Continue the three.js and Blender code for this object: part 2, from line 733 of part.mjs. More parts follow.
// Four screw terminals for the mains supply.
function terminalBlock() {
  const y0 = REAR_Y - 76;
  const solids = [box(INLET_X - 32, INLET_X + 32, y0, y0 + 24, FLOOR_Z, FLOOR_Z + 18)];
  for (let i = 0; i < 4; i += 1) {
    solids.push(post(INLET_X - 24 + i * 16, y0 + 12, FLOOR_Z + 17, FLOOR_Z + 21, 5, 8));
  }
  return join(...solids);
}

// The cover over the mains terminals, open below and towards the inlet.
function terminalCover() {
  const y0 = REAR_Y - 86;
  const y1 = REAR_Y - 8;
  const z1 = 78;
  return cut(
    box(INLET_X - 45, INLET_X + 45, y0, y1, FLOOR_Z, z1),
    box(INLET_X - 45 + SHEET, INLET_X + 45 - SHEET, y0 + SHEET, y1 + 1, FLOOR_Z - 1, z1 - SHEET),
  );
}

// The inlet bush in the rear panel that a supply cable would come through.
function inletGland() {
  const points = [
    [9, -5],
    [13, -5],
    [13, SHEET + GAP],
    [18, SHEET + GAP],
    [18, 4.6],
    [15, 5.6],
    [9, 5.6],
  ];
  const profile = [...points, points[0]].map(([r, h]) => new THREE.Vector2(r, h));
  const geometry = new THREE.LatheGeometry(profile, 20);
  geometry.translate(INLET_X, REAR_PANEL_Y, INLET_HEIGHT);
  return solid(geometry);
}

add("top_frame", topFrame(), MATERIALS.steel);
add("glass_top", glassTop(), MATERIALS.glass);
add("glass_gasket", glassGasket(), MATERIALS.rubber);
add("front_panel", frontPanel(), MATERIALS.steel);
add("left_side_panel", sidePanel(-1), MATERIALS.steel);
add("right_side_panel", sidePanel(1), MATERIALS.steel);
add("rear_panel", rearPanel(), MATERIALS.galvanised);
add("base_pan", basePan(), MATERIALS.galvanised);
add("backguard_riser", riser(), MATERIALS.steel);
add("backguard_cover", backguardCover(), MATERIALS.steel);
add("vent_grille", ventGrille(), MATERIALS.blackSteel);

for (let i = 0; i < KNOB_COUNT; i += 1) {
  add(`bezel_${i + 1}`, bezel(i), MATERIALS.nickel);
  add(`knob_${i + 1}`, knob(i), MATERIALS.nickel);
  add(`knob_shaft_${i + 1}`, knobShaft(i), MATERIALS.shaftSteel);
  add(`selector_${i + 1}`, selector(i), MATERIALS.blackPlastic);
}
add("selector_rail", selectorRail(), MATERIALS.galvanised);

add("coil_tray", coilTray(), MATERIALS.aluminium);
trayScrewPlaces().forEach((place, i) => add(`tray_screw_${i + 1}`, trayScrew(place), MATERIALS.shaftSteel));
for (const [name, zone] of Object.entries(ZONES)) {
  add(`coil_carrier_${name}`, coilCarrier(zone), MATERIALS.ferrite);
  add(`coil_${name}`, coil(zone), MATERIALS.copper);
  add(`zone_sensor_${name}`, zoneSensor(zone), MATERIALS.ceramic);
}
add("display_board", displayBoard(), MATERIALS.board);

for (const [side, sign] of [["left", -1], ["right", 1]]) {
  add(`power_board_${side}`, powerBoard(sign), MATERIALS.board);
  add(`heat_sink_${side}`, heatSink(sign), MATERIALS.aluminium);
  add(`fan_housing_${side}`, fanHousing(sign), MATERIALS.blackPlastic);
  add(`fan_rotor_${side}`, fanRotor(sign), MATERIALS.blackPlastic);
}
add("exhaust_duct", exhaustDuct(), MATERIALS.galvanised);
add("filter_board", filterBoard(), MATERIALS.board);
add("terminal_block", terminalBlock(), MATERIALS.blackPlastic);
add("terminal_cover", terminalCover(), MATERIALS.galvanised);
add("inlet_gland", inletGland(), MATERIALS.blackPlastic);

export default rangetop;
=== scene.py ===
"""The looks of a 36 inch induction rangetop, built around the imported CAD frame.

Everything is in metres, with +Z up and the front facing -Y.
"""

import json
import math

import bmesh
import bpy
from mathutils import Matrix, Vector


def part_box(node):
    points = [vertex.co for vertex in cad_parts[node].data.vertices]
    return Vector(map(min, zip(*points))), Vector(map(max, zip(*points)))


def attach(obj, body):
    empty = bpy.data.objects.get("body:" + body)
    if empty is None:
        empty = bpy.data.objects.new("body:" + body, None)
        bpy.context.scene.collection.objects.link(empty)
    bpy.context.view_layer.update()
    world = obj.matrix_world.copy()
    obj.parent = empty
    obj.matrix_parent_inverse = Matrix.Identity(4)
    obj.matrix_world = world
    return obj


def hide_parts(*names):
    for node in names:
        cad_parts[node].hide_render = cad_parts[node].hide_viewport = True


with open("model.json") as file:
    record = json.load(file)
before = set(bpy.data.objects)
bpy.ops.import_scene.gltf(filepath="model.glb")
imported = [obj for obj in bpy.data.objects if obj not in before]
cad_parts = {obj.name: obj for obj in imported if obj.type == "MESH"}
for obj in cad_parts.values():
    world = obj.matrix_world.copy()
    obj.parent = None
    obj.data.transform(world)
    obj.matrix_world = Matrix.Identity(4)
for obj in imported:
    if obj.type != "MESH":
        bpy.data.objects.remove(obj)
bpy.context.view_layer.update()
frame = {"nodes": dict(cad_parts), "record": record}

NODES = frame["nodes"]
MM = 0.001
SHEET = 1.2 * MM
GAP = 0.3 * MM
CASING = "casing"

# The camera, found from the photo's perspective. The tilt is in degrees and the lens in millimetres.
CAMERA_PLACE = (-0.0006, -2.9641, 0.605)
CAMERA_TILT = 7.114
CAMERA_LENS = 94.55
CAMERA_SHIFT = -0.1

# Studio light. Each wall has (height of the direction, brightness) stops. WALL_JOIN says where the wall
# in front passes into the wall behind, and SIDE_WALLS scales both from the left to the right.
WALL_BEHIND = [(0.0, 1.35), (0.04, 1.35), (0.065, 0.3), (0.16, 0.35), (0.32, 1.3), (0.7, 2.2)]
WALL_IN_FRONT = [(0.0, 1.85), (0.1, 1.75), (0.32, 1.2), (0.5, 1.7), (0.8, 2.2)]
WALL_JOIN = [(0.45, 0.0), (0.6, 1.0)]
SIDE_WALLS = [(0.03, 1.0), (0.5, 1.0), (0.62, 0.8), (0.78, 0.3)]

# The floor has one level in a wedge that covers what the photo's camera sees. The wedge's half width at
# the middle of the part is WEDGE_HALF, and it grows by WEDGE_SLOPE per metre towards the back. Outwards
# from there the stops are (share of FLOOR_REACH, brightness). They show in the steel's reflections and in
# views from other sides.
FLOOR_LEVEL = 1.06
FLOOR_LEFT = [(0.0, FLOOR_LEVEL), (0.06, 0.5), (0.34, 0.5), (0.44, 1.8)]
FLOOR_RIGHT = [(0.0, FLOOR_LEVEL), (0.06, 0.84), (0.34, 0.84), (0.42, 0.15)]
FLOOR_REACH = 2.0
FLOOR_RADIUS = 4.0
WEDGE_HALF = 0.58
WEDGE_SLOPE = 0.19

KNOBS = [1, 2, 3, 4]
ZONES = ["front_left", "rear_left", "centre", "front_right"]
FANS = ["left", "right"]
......
* _To be done_
Write down every line of the data exactly as it appears above.

* _Solution for this problem_
Continue the three.js and Blender code for this object: part 2, from line 733 of part.mjs. More parts follow.
// Four screw terminals for the mains supply.
function terminalBlock() {
  const y0 = REAR_Y - 76;
  const solids = [box(INLET_X - 32, INLET_X + 32, y0, y0 + 24, FLOOR_Z, FLOOR_Z + 18)];
  for (let i = 0; i < 4; i += 1) {
    solids.push(post(INLET_X - 24 + i * 16, y0 + 12, FLOOR_Z + 17, FLOOR_Z + 21, 5, 8));
  }
  return join(...solids);
}

// The cover over the mains terminals, open below and towards the inlet.
function terminalCover() {
  const y0 = REAR_Y - 86;
  const y1 = REAR_Y - 8;
  const z1 = 78;
  return cut(
    box(INLET_X - 45, INLET_X + 45, y0, y1, FLOOR_Z, z1),
    box(INLET_X - 45 + SHEET, INLET_X + 45 - SHEET, y0 + SHEET, y1 + 1, FLOOR_Z - 1, z1 - SHEET),
  );
}

// The inlet bush in the rear panel that a supply cable would come through.
function inletGland() {
  const points = [
    [9, -5],
    [13, -5],
    [13, SHEET + GAP],
    [18, SHEET + GAP],
    [18, 4.6],
    [15, 5.6],
    [9, 5.6],
  ];
  const profile = [...points, points[0]].map(([r, h]) => new THREE.Vector2(r, h));
  const geometry = new THREE.LatheGeometry(profile, 20);
  geometry.translate(INLET_X, REAR_PANEL_Y, INLET_HEIGHT);
  return solid(geometry);
}

add("top_frame", topFrame(), MATERIALS.steel);
add("glass_top", glassTop(), MATERIALS.glass);
add("glass_gasket", glassGasket(), MATERIALS.rubber);
add("front_panel", frontPanel(), MATERIALS.steel);
add("left_side_panel", sidePanel(-1), MATERIALS.steel);
add("right_side_panel", sidePanel(1), MATERIALS.steel);
add("rear_panel", rearPanel(), MATERIALS.galvanised);
add("base_pan", basePan(), MATERIALS.galvanised);
add("backguard_riser", riser(), MATERIALS.steel);
add("backguard_cover", backguardCover(), MATERIALS.steel);
add("vent_grille", ventGrille(), MATERIALS.blackSteel);

for (let i = 0; i < KNOB_COUNT; i += 1) {
  add(`bezel_${i + 1}`, bezel(i), MATERIALS.nickel);
  add(`knob_${i + 1}`, knob(i), MATERIALS.nickel);
  add(`knob_shaft_${i + 1}`, knobShaft(i), MATERIALS.shaftSteel);
  add(`selector_${i + 1}`, selector(i), MATERIALS.blackPlastic);
}
add("selector_rail", selectorRail(), MATERIALS.galvanised);

add("coil_tray", coilTray(), MATERIALS.aluminium);
trayScrewPlaces().forEach((place, i) => add(`tray_screw_${i + 1}`, trayScrew(place), MATERIALS.shaftSteel));
for (const [name, zone] of Object.entries(ZONES)) {
  add(`coil_carrier_${name}`, coilCarrier(zone), MATERIALS.ferrite);
  add(`coil_${name}`, coil(zone), MATERIALS.copper);
  add(`zone_sensor_${name}`, zoneSensor(zone), MATERIALS.ceramic);
}
add("display_board", displayBoard(), MATERIALS.board);

for (const [side, sign] of [["left", -1], ["right", 1]]) {
  add(`power_board_${side}`, powerBoard(sign), MATERIALS.board);
  add(`heat_sink_${side}`, heatSink(sign), MATERIALS.aluminium);
  add(`fan_housing_${side}`, fanHousing(sign), MATERIALS.blackPlastic);
  add(`fan_rotor_${side}`, fanRotor(sign), MATERIALS.blackPlastic);
}
add("exhaust_duct", exhaustDuct(), MATERIALS.galvanised);
add("filter_board", filterBoard(), MATERIALS.board);
add("terminal_block", terminalBlock(), MATERIALS.blackPlastic);
add("terminal_cover", terminalCover(), MATERIALS.galvanised);
add("inlet_gland", inletGland(), MATERIALS.blackPlastic);

export default rangetop;
=== scene.py ===
"""The looks of a 36 inch induction rangetop, built around the imported CAD frame.

Everything is in metres, with +Z up and the front facing -Y.
"""

import json
import math

import bmesh
import bpy
from mathutils import Matrix, Vector


def part_box(node):
    points = [vertex.co for vertex in cad_parts[node].data.vertices]
    return Vector(map(min, zip(*points))), Vector(map(max, zip(*points)))


def attach(obj, body):
    empty = bpy.data.objects.get("body:" + body)
    if empty is None:
        empty = bpy.data.objects.new("body:" + body, None)
        bpy.context.scene.collection.objects.link(empty)
    bpy.context.view_layer.update()
    world = obj.matrix_world.copy()
    obj.parent = empty
    obj.matrix_parent_inverse = Matrix.Identity(4)
    obj.matrix_world = world
    return obj


def hide_parts(*names):
    for node in names:
        cad_parts[node].hide_render = cad_parts[node].hide_viewport = True


with open("model.json") as file:
    record = json.load(file)
before = set(bpy.data.objects)
bpy.ops.import_scene.gltf(filepath="model.glb")
imported = [obj for obj in bpy.data.objects if obj not in before]
cad_parts = {obj.name: obj for obj in imported if obj.type == "MESH"}
for obj in cad_parts.values():
    world = obj.matrix_world.copy()
    obj.parent = None
    obj.data.transform(world)
    obj.matrix_world = Matrix.Identity(4)
for obj in imported:
    if obj.type != "MESH":
        bpy.data.objects.remove(obj)
bpy.context.view_layer.update()
frame = {"nodes": dict(cad_parts), "record": record}

NODES = frame["nodes"]
MM = 0.001
SHEET = 1.2 * MM
GAP = 0.3 * MM
CASING = "casing"

# The camera, found from the photo's perspective. The tilt is in degrees and the lens in millimetres.
CAMERA_PLACE = (-0.0006, -2.9641, 0.605)
CAMERA_TILT = 7.114
CAMERA_LENS = 94.55
CAMERA_SHIFT = -0.1

# Studio light. Each wall has (height of the direction, brightness) stops. WALL_JOIN says where the wall
# in front passes into the wall behind, and SIDE_WALLS scales both from the left to the right.
WALL_BEHIND = [(0.0, 1.35), (0.04, 1.35), (0.065, 0.3), (0.16, 0.35), (0.32, 1.3), (0.7, 2.2)]
WALL_IN_FRONT = [(0.0, 1.85), (0.1, 1.75), (0.32, 1.2), (0.5, 1.7), (0.8, 2.2)]
WALL_JOIN = [(0.45, 0.0), (0.6, 1.0)]
SIDE_WALLS = [(0.03, 1.0), (0.5, 1.0), (0.62, 0.8), (0.78, 0.3)]

# The floor has one level in a wedge that covers what the photo's camera sees. The wedge's half width at
# the middle of the part is WEDGE_HALF, and it grows by WEDGE_SLOPE per metre towards the back. Outwards
# from there the stops are (share of FLOOR_REACH, brightness). They show in the steel's reflections and in
# views from other sides.
FLOOR_LEVEL = 1.06
FLOOR_LEFT = [(0.0, FLOOR_LEVEL), (0.06, 0.5), (0.34, 0.5), (0.44, 1.8)]
FLOOR_RIGHT = [(0.0, FLOOR_LEVEL), (0.06, 0.84), (0.34, 0.84), (0.42, 0.15)]
FLOOR_REACH = 2.0
FLOOR_RADIUS = 4.0
WEDGE_HALF = 0.58
WEDGE_SLOPE = 0.19

KNOBS = [1, 2, 3, 4]
ZONES = ["front_left", "rear_left", "centre", "front_right"]
FANS = ["left", "right"]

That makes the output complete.